In more ranking news, CNBC’s “America’s Top States for Business Survey” dropped New Jersey from 30th in 2011 to 41st in 2012. The state was ranked worse than last year in six categories measured by CNBC, did better in only three categories. The biggest drop was in the “infrastructure and transportation” category, where New Jersey fell from 23rd to 41st. That category measures “the vitality of each state’s transportation system by the value of goods shipped by air, land and water” as well as “the availability of air travel in each state, and the quality of the roads.” Unsurprisingly, Lt. Gov. Kim Guadango has already questioned the validity of CNBC’s ranking system. For those wondering,CNBC declared that the top states overall for business were Texas, Utah, Virginia, North Carolina, and North Dakota, and the top five states in the “infrastructure and transportation category” were Texas, Minnesota, Georgia, Tennessee, and Nevada.
Georgia: On July 31,Georgia voters will decide whether to adopt a regional one-cent transportation sales tax that could potential raise billions of dollars to help pay for infrastructure projects across the state for the next decade. Interestingly, the plan will be voted on in 12 regions throughout the state, each holding a separate regional election. The vote is all-or-nothing in each of the multi-county regions. If a majority in a region votes in favor of the referendum, it passes there — even if other regions defeat it.
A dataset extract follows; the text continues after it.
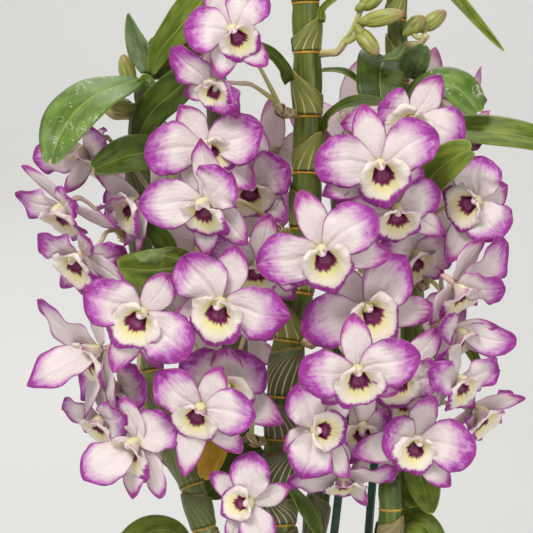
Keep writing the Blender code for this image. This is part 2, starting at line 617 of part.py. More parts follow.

The metro Atlanta region has the most to gain by passing the referendum, as it stands to gain more than $8.4 billion between 2013 and 2022 to put towards infrastructure projects.
On Wednesday, July 25 at 10 a.m. the House Transportation and Infrastructure Committee’s Subcommittee on Water Resources and Environment will hold a hearing on “Integrated Planning and Permitting: An Opportunity for EPA to Provide Communities with Flexibility to Make Smart Investments in Water Quality.”